**Prompt:**
Can all of these lines be returned exactly?

**Source material:**

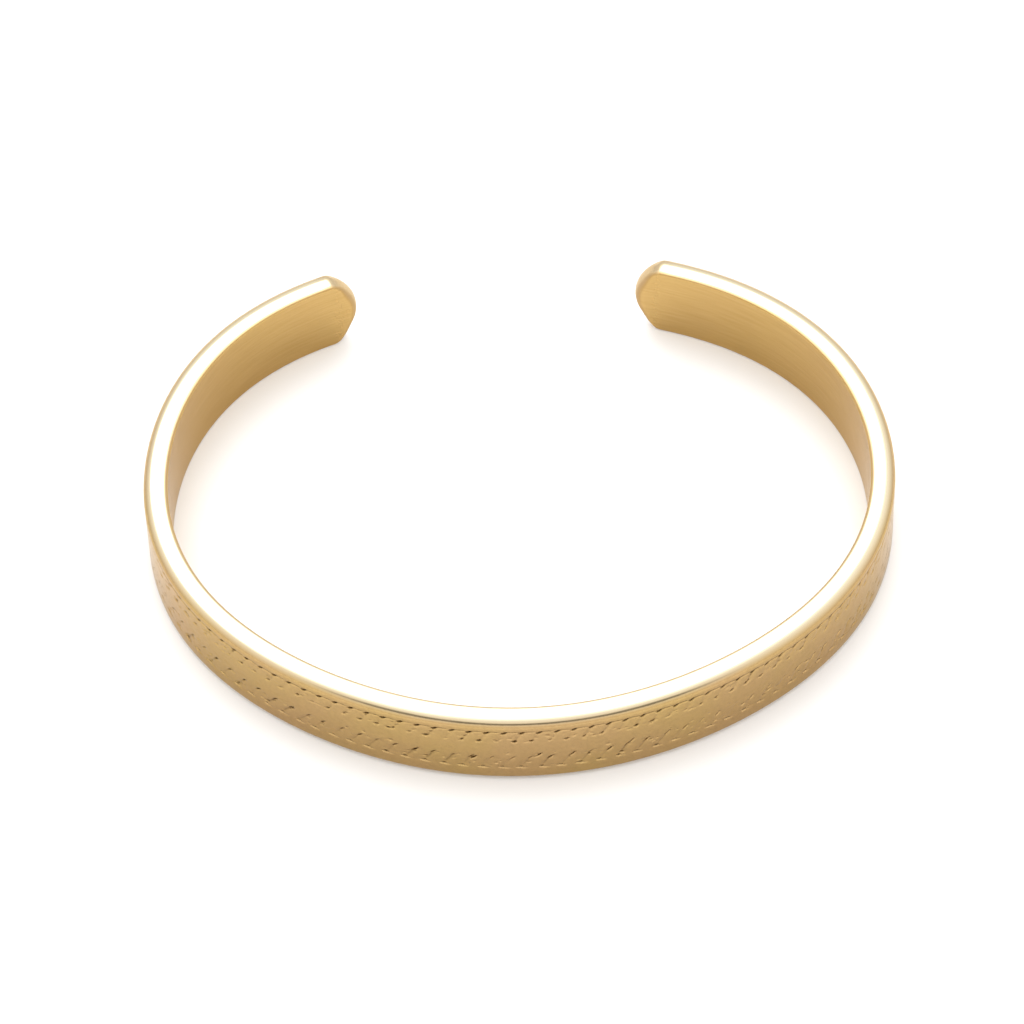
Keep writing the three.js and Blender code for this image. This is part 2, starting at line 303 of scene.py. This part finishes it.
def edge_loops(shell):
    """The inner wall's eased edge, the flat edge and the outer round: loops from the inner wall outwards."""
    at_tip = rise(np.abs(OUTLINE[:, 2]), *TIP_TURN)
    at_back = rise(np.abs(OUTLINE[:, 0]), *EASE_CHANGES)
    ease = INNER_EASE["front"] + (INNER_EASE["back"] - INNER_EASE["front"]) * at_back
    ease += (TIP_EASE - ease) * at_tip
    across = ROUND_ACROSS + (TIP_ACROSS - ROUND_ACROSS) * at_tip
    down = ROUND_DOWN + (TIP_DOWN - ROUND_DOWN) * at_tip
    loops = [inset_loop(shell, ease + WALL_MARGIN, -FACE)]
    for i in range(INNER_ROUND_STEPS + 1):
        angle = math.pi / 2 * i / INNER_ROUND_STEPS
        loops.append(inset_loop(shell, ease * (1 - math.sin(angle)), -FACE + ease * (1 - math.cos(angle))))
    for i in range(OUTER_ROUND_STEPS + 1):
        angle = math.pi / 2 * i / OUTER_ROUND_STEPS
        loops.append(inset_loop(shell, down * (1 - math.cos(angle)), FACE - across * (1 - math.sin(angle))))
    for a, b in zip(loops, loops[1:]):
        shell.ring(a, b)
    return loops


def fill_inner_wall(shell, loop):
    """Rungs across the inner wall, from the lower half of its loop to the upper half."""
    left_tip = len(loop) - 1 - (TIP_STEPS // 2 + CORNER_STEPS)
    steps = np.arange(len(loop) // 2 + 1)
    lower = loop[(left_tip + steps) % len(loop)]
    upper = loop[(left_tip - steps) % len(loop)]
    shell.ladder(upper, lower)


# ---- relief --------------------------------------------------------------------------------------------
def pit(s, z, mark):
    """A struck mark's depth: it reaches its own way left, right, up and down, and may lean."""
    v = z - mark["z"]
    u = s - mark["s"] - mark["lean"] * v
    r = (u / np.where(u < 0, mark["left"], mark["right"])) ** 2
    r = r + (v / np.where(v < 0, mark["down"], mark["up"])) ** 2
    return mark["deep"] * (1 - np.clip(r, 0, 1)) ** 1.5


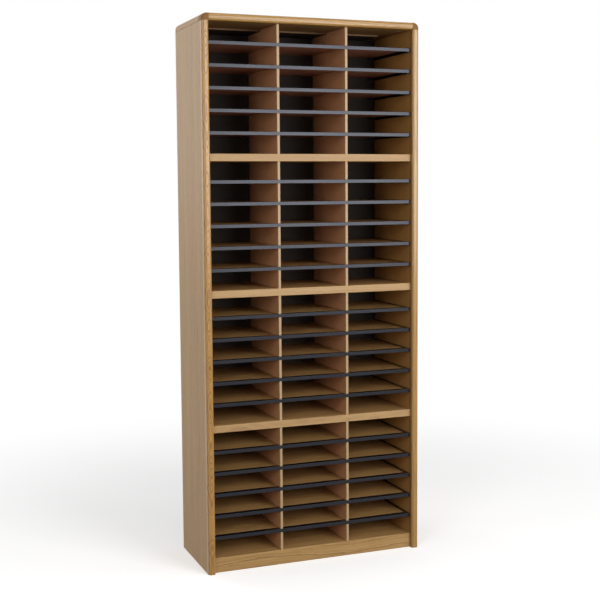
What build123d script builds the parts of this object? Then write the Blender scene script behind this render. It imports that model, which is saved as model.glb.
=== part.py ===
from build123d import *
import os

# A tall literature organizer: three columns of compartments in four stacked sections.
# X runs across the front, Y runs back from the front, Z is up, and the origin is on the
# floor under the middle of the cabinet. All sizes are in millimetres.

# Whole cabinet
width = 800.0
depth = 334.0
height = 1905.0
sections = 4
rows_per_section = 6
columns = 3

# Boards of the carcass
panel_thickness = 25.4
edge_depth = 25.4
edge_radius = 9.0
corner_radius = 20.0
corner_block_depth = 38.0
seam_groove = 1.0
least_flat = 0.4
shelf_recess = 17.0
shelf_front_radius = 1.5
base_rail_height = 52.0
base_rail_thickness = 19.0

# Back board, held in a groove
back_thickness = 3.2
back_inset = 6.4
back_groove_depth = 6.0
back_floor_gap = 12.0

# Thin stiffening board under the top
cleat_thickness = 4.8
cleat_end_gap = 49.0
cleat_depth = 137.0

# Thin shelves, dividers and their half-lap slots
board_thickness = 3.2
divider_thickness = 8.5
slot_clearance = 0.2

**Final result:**
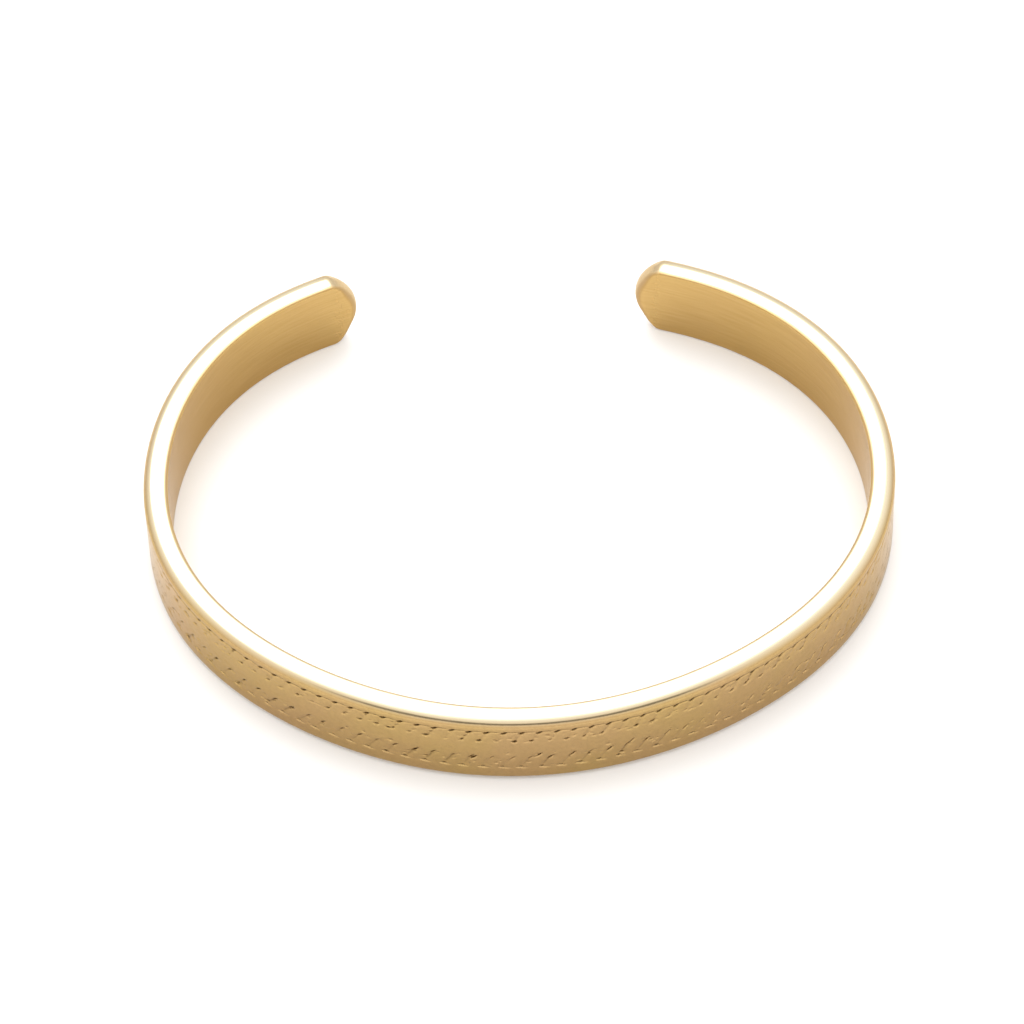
Keep writing the three.js and Blender code for this image. This is part 2, starting at line 303 of scene.py. This part finishes it.
def edge_loops(shell):
    """The inner wall's eased edge, the flat edge and the outer round: loops from the inner wall outwards."""
    at_tip = rise(np.abs(OUTLINE[:, 2]), *TIP_TURN)
    at_back = rise(np.abs(OUTLINE[:, 0]), *EASE_CHANGES)
    ease = INNER_EASE["front"] + (INNER_EASE["back"] - INNER_EASE["front"]) * at_back
    ease += (TIP_EASE - ease) * at_tip
    across = ROUND_ACROSS + (TIP_ACROSS - ROUND_ACROSS) * at_tip
    down = ROUND_DOWN + (TIP_DOWN - ROUND_DOWN) * at_tip
    loops = [inset_loop(shell, ease + WALL_MARGIN, -FACE)]
    for i in range(INNER_ROUND_STEPS + 1):
        angle = math.pi / 2 * i / INNER_ROUND_STEPS
        loops.append(inset_loop(shell, ease * (1 - math.sin(angle)), -FACE + ease * (1 - math.cos(angle))))
    for i in range(OUTER_ROUND_STEPS + 1):
        angle = math.pi / 2 * i / OUTER_ROUND_STEPS
        loops.append(inset_loop(shell, down * (1 - math.cos(angle)), FACE - across * (1 - math.sin(angle))))
    for a, b in zip(loops, loops[1:]):
        shell.ring(a, b)
    return loops


def fill_inner_wall(shell, loop):
    """Rungs across the inner wall, from the lower half of its loop to the upper half."""
    left_tip = len(loop) - 1 - (TIP_STEPS // 2 + CORNER_STEPS)
    steps = np.arange(len(loop) // 2 + 1)
    lower = loop[(left_tip + steps) % len(loop)]
    upper = loop[(left_tip - steps) % len(loop)]
    shell.ladder(upper, lower)


# ---- relief --------------------------------------------------------------------------------------------
def pit(s, z, mark):
    """A struck mark's depth: it reaches its own way left, right, up and down, and may lean."""
    v = z - mark["z"]
    u = s - mark["s"] - mark["lean"] * v
    r = (u / np.where(u < 0, mark["left"], mark["right"])) ** 2
    r = r + (v / np.where(v < 0, mark["down"], mark["up"])) ** 2
    return mark["deep"] * (1 - np.clip(r, 0, 1)) ** 1.5


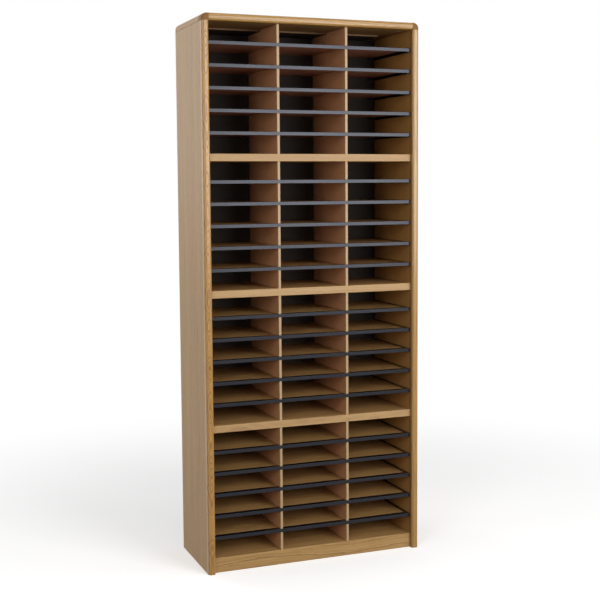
What build123d script builds the parts of this object? Then write the Blender scene script behind this render. It imports that model, which is saved as model.glb.
=== part.py ===
from build123d import *
import os

# A tall literature organizer: three columns of compartments in four stacked sections.
# X runs across the front, Y runs back from the front, Z is up, and the origin is on the
# floor under the middle of the cabinet. All sizes are in millimetres.

# Whole cabinet
width = 800.0
depth = 334.0
height = 1905.0
sections = 4
rows_per_section = 6
columns = 3

# Boards of the carcass
panel_thickness = 25.4
edge_depth = 25.4
edge_radius = 9.0
corner_radius = 20.0
corner_block_depth = 38.0
seam_groove = 1.0
least_flat = 0.4
shelf_recess = 17.0
shelf_front_radius = 1.5
base_rail_height = 52.0
base_rail_thickness = 19.0

# Back board, held in a groove
back_thickness = 3.2
back_inset = 6.4
back_groove_depth = 6.0
back_floor_gap = 12.0

# Thin stiffening board under the top
cleat_thickness = 4.8
cleat_end_gap = 49.0
cleat_depth = 137.0

# Thin shelves, dividers and their half-lap slots
board_thickness = 3.2
divider_thickness = 8.5
slot_clearance = 0.2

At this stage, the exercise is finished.